More training without more jobs will not the mustard cut. Once denominations start offering significant numbers of 5 year long ordained positions for pioneer ministers at credible rates, paying trainees as they train, covering the costs of their training (as with most current ministers in training for legacy posts), and resourcing to enable those leaders to gather volunteers around themselves.
Unless and until that happens, offering training for pioneers that they have to pay for out of their own pocket (so that they can pioneer for free while their peers in legacy positions are paid) is exploitative and commits the sin of exploiting the hopefulness of the young…in ways that almost no pioneer leaders over 40 are prepared to accept, as is true for legacy church leaders.

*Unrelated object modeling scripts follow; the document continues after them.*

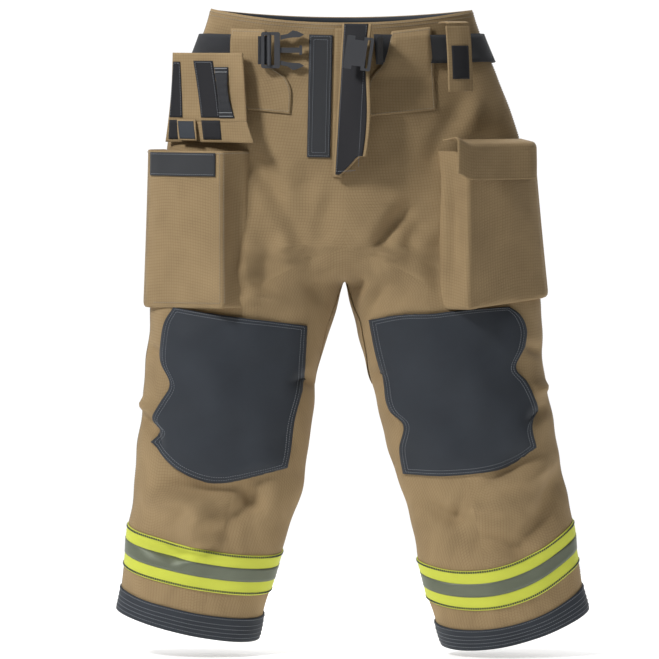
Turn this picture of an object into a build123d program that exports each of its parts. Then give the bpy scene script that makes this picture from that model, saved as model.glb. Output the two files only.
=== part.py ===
from build123d import *
import os
from math import atan2, cos, degrees, hypot, radians, sin, sqrt, tan

# Firefighter's turnout trousers, held at the waist, in millimetres.
# +Z is up, the front faces -Y, and the wearer's right side is -X.
# The origin is the middle of the waist opening, level with the front of the waistband.

os.makedirs("parts", exist_ok=True)

RIGHT, LEFT = -1, 1
FAR = 1500.0

# ---- driving dimensions of the cut: height, outer half-width, inner edge, half-depth
# Above the crotch the inner edge is 0, the centre seam.
HALF_CUT = {
    RIGHT: [
        (70, 226, 0, 90),
        (0, 244, 0, 95),
        (-90, 277, 0, 103),
        (-190, 308, 0, 110),
        (-290, 324, 0, 113),
        (-380, 333, 0, 110),
        (-490, 341, 13, 105),
        (-600, 350, 45, 98),
        (-720, 361, 60, 93),
        (-830, 372, 78, 87),
        (-940, 388, 116, 82),
        (-1050, 402, 146, 78),
        (-1160, 414, 176, 75),
    ],
    LEFT: [
        (70, 212, 0, 90),
        (0, 232, 0, 95),
        (-90, 268, 0, 103),
        (-190, 304, 0, 110),
        (-290, 322, 0, 113),
        (-380, 331, 0, 110),
        (-490, 344, 10, 105),
        (-600, 352, 42, 98),
        (-720, 372, 70, 93),
        (-830, 392, 105, 87),
        (-940, 410, 129, 82),
        (-1050, 430, 160, 78),
        (-1160, 448, 192, 75),
    ],
}
CENTRE_REACH = 25.0  # how far a half's sections run past the centre seam before they are cut

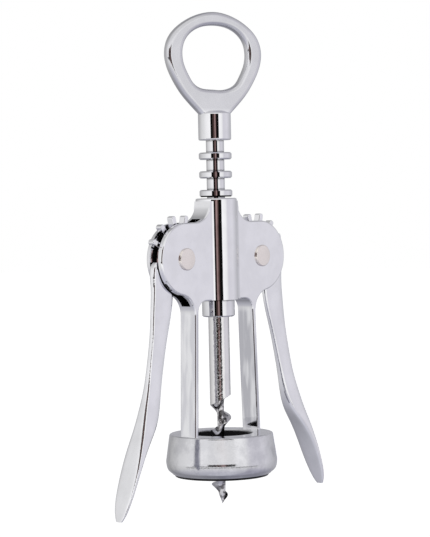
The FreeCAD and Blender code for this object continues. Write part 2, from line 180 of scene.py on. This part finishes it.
# The room in the opening, by degrees round: black, with brown and pink tones in its middle.
ROOM_HALF_ANGLE = 30
behind_lens = (
    (-ROOM_HALF_ANGLE, 0.004), (ROOM_HALF_ANGLE, 0.004), (-14, 0.004), (-12, (0.07, 0.045, 0.04)),
    (-8, (0.10, 0.06, 0.055)), (-5, (0.04, 0.025, 0.025)), (-2, (0.08, 0.05, 0.045)),
    (1, (0.42, 0.29, 0.28)), (5, (0.34, 0.23, 0.22)), (8, (0.12, 0.075, 0.07)),
    (11, (0.05, 0.03, 0.03)), (13, 0.004),
)
room = degree_ramp(cloth, bearing, -ROOM_HALF_ANGLE, ROOM_HALF_ANGLE, behind_lens)
surroundings = blend_of(cloth, opening, walls, room)
rays = add_node(cloth, "ShaderNodeLightPath")
surroundings = blend_of(cloth, rays.outputs["Is Camera Ray"], surroundings, (1.0, 1.0, 1.0, 1))
glow = add_node(cloth, "ShaderNodeBackground", (("Color", surroundings), ("Strength", 1.0)))
add_node(cloth, "ShaderNodeOutputWorld", (("Surface", glow.outputs[0]),))

TABLE_SIZE = 6.0
TABLE_BELOW_POINT = 0.0330
TABLE_WHITE = (0.70, 0.70, 0.70, 1)
TABLE_GLOW = 0.60
table_mesh = bpy.data.meshes.new("table_top")
corners = [(x * TABLE_SIZE / 2, y * TABLE_SIZE / 2, 0) for x, y in ((-1, -1), (1, -1), (1, 1), (-1, 1))]
table_mesh.from_pydata(corners, [], [(0, 1, 2, 3)])
table_top = bpy.data.objects.new("table_top", table_mesh)
table_top.location.z = cad_low[2] - TABLE_BELOW_POINT
table_top.visible_glossy = False
scene.collection.objects.link(table_top)
white_laminate = bpy.data.materials.new("white_laminate")
white_laminate.use_nodes = True
laminate_shader = white_laminate.node_tree.nodes["Principled BSDF"]
laminate_shader.inputs["Base Color"].default_value = TABLE_WHITE
laminate_shader.inputs["Emission Color"].default_value = (1.0, 1.0, 1.0, 1)
laminate_shader.inputs["Emission Strength"].default_value = TABLE_GLOW
table_mesh.materials.append(white_laminate)


def glowing_black(name):
    """A material that gives only its emission back, with its shader."""
    material = bpy.data.materials.new(name)
    material.use_nodes = True
    shader = material.node_tree.nodes["Principled BSDF"]
    shader.inputs["Base Color"].default_value = (0.0, 0.0, 0.0, 1)
    shader.inputs["Specular IOR Level"].default_value = 0.0
    shader.inputs["Emission Strength"].default_value = 1.0
    return material, shader


def stage_sheet(name, verts, faces, material):
    """A sheet of the studio that metal reflects and the camera does not see."""
    mesh = bpy.data.meshes.new(name)
    mesh.from_pydata(verts, [], faces)
    mesh.materials.append(material)
    sheet = bpy.data.objects.new(name, mesh)
    sheet.visible_camera = False
    sheet.visible_diffuse = False
    sheet.visible_shadow = False
    scene.collection.objects.link(sheet)


# Two arcs in front, level with the screw's point, which only reflections see: a band of painted light,
# as of a lit table edge, within a band of painted shadow: inner radius, outer, grey.
RIM_PAINTED_LIGHT_AND_SHADOW = ((0.066, 0.072, 0.95), (0.072, 0.082, 0.02))
RIM_HALF_ANGLE = 70
RIM_STEP = 2
front = math.degrees(math.atan2(back.y, back.x))
turns = [math.radians(front + step) for step in range(-RIM_HALF_ANGLE, RIM_HALF_ANGLE + 1, RIM_STEP)]
for inner_r, outer_r, grey in RIM_PAINTED_LIGHT_AND_SHADOW:
    name = "rim_painted_light_and_shadow_%d" % round(inner_r * 1000)
    rim_paint, shader = glowing_black(name)
    shader.inputs["Emission Color"].default_value = (grey, grey, grey, 1)
    verts = [(r * math.cos(turn), r * math.sin(turn), cad_low[2])
             for turn in turns for r in (inner_r, outer_r)]
    faces = [(i, i + 1, i + 3, i + 2) for i in range(0, len(verts) - 2, 2)]
    stage_sheet(name, verts, faces, rim_paint)

# The flag stands in front of the rack and the ring, and shows the same room as the opening.
FLAG_DISTANCE = 0.30
FLAG_LOW = 0.100
FLAG_HIGH = 0.240
FLAG_HALF_WIDTH = 0.160
ahead = Vector((back.x, back.y, 0)).normalized() * FLAG_DISTANCE
verts = [ahead + right * side * FLAG_HALF_WIDTH + Vector((0, 0, level))
         for side, level in ((-1, FLAG_LOW), (1, FLAG_LOW), (1, FLAG_HIGH), (-1, FLAG_HIGH))]
flag_cloth, shader = glowing_black("flag_cloth")
tree = flag_cloth.node_tree
spot = add_node(tree, "ShaderNodeTexCoord").outputs["Object"]
across = add_node(tree, "ShaderNodeVectorMath", ((0, spot), (1, tuple(right))), operation="DOT_PRODUCT")
bearing = sum_of(tree, "DEGREES", sum_of(tree, "ARCTAN2", across.outputs["Value"], FLAG_DISTANCE))
on_flag = degree_ramp(tree, bearing, -ROOM_HALF_ANGLE, ROOM_HALF_ANGLE, behind_lens)
tree.links.new(on_flag, shader.inputs["Emission Color"])
stage_sheet("black_flag", verts, [(0, 1, 2, 3)], flag_cloth)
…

More training only makes sense in the context of more resourcing, actual status, and gainful employment. This has been the case for 15 years now.
It’s time for the Scottish church to put up, or stop calling calling and endorsing pioneer ministry…by offering training into an infrastructural void.
Great article Scott. It’s definitely time to think, plan and act very differently. We just need to keep praying, seeking His face and building stronger unity in The Body – then anything is possible. Be Blessed
Thanks Scott for this. I can see the need for system-wide change if we are to ever see the church confidently re-emerging to engage with culture and society.
Really good article Scott, lots of hard truth in there that needs said. And where there is very limited room for the APEs right now, God can make a way where there often seems to be no way and do amazing things on the journey as change comes.